Updated by pjessen over 3 years ago
lrupp wrote:
When I look at /var/log/messages on pontifex, I currently see a lot of such messages:
repopusher: skipping scanning devel:/kubic:/containers/container on ftp.gwdg.de due to /etc/no_repopush_scan
repopusher: skipping scanning security:/zeek/Debian_10 on hina.lysator.liu.se due to /etc/no_repopush_scan
`
/etc/no_repopush_scan points to this issue here.Is there any plan to re-allow the repopusher to actively trigger a scan of mirrors that got the latest repopsitories puhsed to them?
If you ask me - no. I think it is superfluous and only causes problems as described, but I am certainly interested in hearing other ideas.

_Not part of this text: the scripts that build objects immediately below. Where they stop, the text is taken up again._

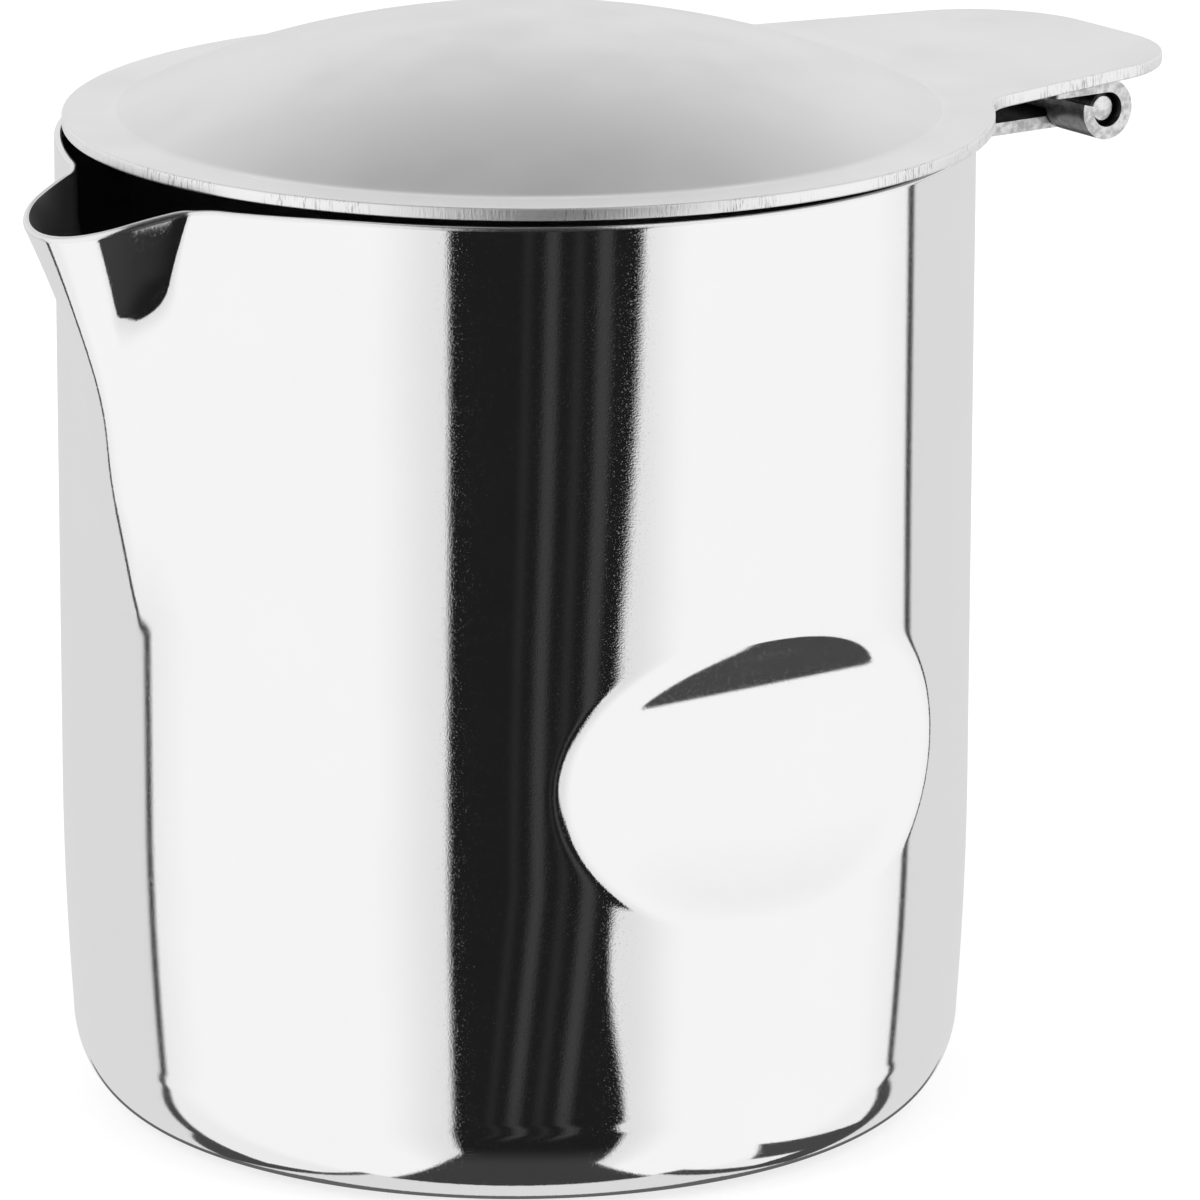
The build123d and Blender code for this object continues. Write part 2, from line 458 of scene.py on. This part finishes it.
def room_shade(g, ray):
    """Below the horizon the pale table with the frames, above it the pale room."""
    far = ray.past(-ray.front - TABLE_FAR_START)
    far = far * ray.past(ray.front * -TABLE_FAR_SPREAD + TABLE_FAR_HALF - ray.outwards)
    far = far * ray.past(ray.front + TABLE_FAR_END)
    table = g.blend(far, TABLE_SHADE, TABLE_FAR_SHADE)
    low = g.blend(dark_frames(g, ray), table, FRAME_SHADE)
    high = g.ramp(ray.lift, ROOM_FADE_LOW, ROOM_FADE_HIGH, WALL_SHADE, CEILING_SHADE)
    return g.blend(g.math("GREATER_THAN", ray.rise, 0.0), low, high)


def fold_mask(g, ray):
    """A dark fold in the right panel, seen in the dimple as a brush stroke."""
    fold = g.between(ray.right, FOLD_LEFT, FOLD_RIGHT, FOLD_SOFTNESS)
    fold = fold * ray.past(ray.right - ray.front - FOLD_FRONT) * ray.past(ray.front + FOLD_REAR)
    return fold * g.math("LESS_THAN", ray.rise, 0.0)


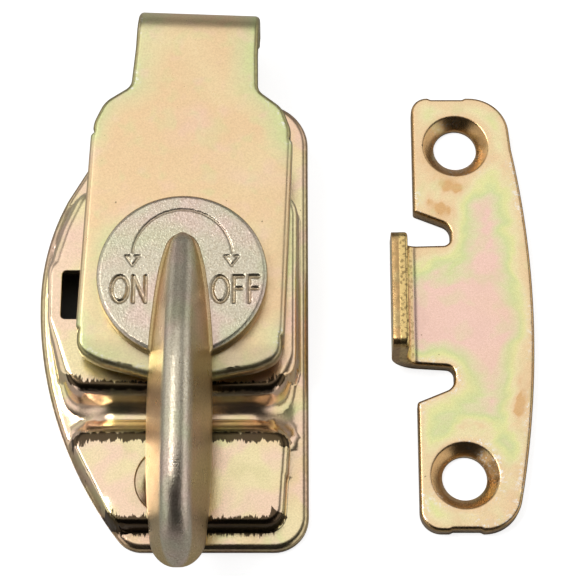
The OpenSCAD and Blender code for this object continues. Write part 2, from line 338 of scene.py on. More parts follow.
def attribute(tree, name):
    """A number that the mesh keeps at each vertex."""
    node = tree.nodes.new("ShaderNodeAttribute")
    node.attribute_name = name
    return node.outputs["Fac"]


def film_colour(tree, place, reach, wander, stops):
    """The chromate's interference colour, which changes with the distance in from an edge, unevenly."""
    depth = spread(tree, attribute(tree, "inner"), 0, reach, 0, 1)
    drift = spread(tree, noise(tree, place, 90, detail=4, rough=0.55, warp=0.5), 0.3, 0.7, -wander, wander)
    return ramp(tree, maths(tree, "MULTIPLY_ADD", drift, smooth(tree, depth, 0, 0.35), depth), stops)


def add_wear(tree, place, colour):
    """Pale flecks where handling has rubbed the plate near its edges."""
    near = maths(tree, "SUBTRACT", 1.0, smooth(tree, attribute(tree, "inner"), 0.5, 1.5))
    rubbed = maths(tree, "MULTIPLY", near, smooth(tree, noise(tree, place, 140, detail=2), 0.42, 0.6))
    fleck = smooth(tree, noise(tree, place, 2300, detail=3, rough=0.7), 0.53, 0.62)
    clear = maths(tree, "SUBTRACT", 1.0, attribute(tree, "mark"))
    amount = maths(tree, "MULTIPLY", maths(tree, "MULTIPLY", rubbed, fleck), clear)
    return mixed(tree, maths(tree, "MULTIPLY", amount, 0.8), colour, RUBBED)


def silvered(tree, place, colour, grey, pink, green):
    """Bare metal with faint pink and green patches, where the mesh is worn."""
    worn = tinted(tree, place, mixed(tree, 0.0, grey, grey), pink, 210, 0.42, 0.64, 5.0, 0.65)
    worn = tinted(tree, place, worn, green, 170, 0.46, 0.7, 9.0, 0.6)
    return mixed(tree, attribute(tree, "worn"), colour, worn)


def add_grain(tree, place, colour, fine, grain):
    """Fine browner grain and a few dark pits."""
    colour = mixed(tree, spread(tree, fine, 0.3, 0.7, 0, grain * 1.6), colour, GRAIN_BROWN, "MULTIPLY")
    pits = smooth(tree, noise(tree, place, 1500, detail=1), 0.79, 0.81)
    return mixed(tree, maths(tree, "MULTIPLY", pits, 0.7), colour, PIT_BROWN)


def add_mark(tree, place, colour, dark, most):
    """The dark colour of a cut edge or an engraving, unevenly, where the mesh is marked."""
    uneven = spread(tree, noise(tree, place, 1700, detail=2), 0.3, 0.7, 0.55 * most, most)
    return mixed(tree, maths(tree, "MULTIPLY", attribute(tree, "mark"), uneven), colour, dark)


def add_torn(tree, place, colour, fine, torn, dark):
    """A rough cut with dark pocks. Returns its colour and height."""
    coarse = noise(tree, place, 2100, detail=2, rough=0.6)
    rough_cut = attribute(tree, "torn")
    colour = mixed(tree, rough_cut, colour, torn)
    pocks = maths(tree, "MULTIPLY", rough_cut, smooth(tree, coarse, 0.5, 0.62))
    colour = mixed(tree, maths(tree, "MULTIPLY", pocks, 0.75), colour, dark)
    return colour, maths(tree, "MULTIPLY_ADD", maths(tree, "MULTIPLY", rough_cut, coarse), 4.0, fine)


def add_painted_shade(tree, place, colour, fine, most):
    """Painted shade: ragged dark bands on the bends, standing in for their shade and dark reflections.
    Returns their colour and height.
    """
    stretched = tree.nodes.new("ShaderNodeMapping")
    stretched.inputs["Scale"].default_value = (1, 0.12, 0.3)
    tree.links.new(place, stretched.inputs["Vector"])
    streak = noise(tree, stretched.outputs[0], 2600, detail=3, rough=0.65)
    painted_shade = attribute(tree, "painted_shade")
    reach = maths(tree, "MULTIPLY_ADD", streak, 3.2, maths(tree, "MULTIPLY_ADD", painted_shade, 1.6, -2.4))
    shade_amount = maths(tree, "MULTIPLY", smooth(tree, reach, 0.0, 0.2), most)
    height = maths(tree, "MULTIPLY_ADD", maths(tree, "MULTIPLY", painted_shade, streak), 3.0, fine)
    # The painted shade is mixed into the colour here, and the same mask adds a little bump.
    return mixed(tree, shade_amount, colour, PAINTED_SHADE_BROWN), height


def plated(name, tints, base=None, film=None, shine=0.26, grain=0.1, relief=0.02, dark=None, dark_mix=0.0,
           silver=None, torn=None, painted_shade=0.0):
    """Yellow chromate over zinc, coloured base all over, or by film, which is (reach, wander, stops), from
    the edges in. tints are (colour, scale, low, high, seed, amount). dark and dark_mix are for marked edges,
    silver for a worn ridge, torn for a rough cut, and drawn for the painted shade on the bends."""
    mat, tree, bsdf = shader_tree(name)
    place = tree.nodes.new("ShaderNodeTexCoord").outputs["Object"]
    colour = film_colour(tree, place, *film) if film else mixed(tree, 0.0, base, base)
    for tint, scale, low, high, seed, amount in tints:
        colour = tinted(tree, place, colour, tint, scale, low, high, seed, amount)
    if silver:
        colour = silvered(tree, place, colour, *silver)
    fine = noise(tree, place, 4600, detail=2, rough=0.6)
    colour = add_grain(tree, place, colour, fine, grain)
    if dark:
        colour = add_mark(tree, place, colour, dark, dark_mix)
    if film:
        colour = add_wear(tree, place, colour)
    height = fine
    if torn:
        colour, height = add_torn(tree, place, colour, fine, torn, dark)
    # Painted shade on the bends, where it is asked for.
    if painted_shade:
        colour, height = add_painted_shade(tree, place, colour, fine, painted_shade)
    tree.links.new(colour, bsdf.inputs["Base Color"])
    bsdf.inputs["Metallic"].default_value = 1
    cloud = noise(tree, place, 420, detail=3, rough=0.6)
    tree.links.new(spread(tree, cloud, 0.3, 0.7, shine * 0.85, shine * 1.2), bsdf.inputs["Roughness"])
    bump = tree.nodes.new("ShaderNodeBump")
    bump.inputs["Strength"].default_value = min(1.0, grain * 4)
    bump.inputs["Distance"].default_value = relief * MM
    tree.links.new(height, bump.inputs["Height"])
    tree.links.new(bump.outputs["Normal"], bsdf.inputs["Normal"])
    return mat


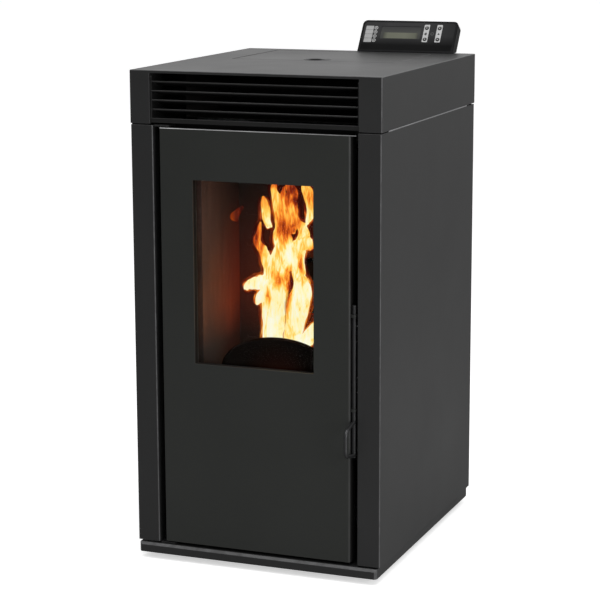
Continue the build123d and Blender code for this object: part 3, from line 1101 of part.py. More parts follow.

Note: looking at the lib_pusher code, it looks to me like the scan will only be triggered after a successful push of the triggered
repository. So I'm a bit confused, why disabling the scan after a successful push should speed things up here?
The best explanation I have is that the scan takes up bandwidth that could be used for pushing. The improvement after I disabled the immediate scan was quite significant. (from comment 4 and 5).
Isn't it more that with disabling the scan after a push brings pontifex more under pressure, as MirrorBrain will not know about mirrors
that have the most current files?
It is only for repositories, which is only carried by a few mirrors, including those 6 that we push to. Olaf scans continually, so although there is a time gap between a push finishing and olaf updating, I doubt if it'll really be noticeable on pontifex.
Currently, without the immediate scan, widehat and provo are still somewhat behind, but unless we get more uplink bandwidth, they probably always will be. Ignoring the mirror in Uruguay, the others are all current.
It's easy to test it - re-enable the immediate scan and see if e.g. ftp.gwdg.de starts falling behind.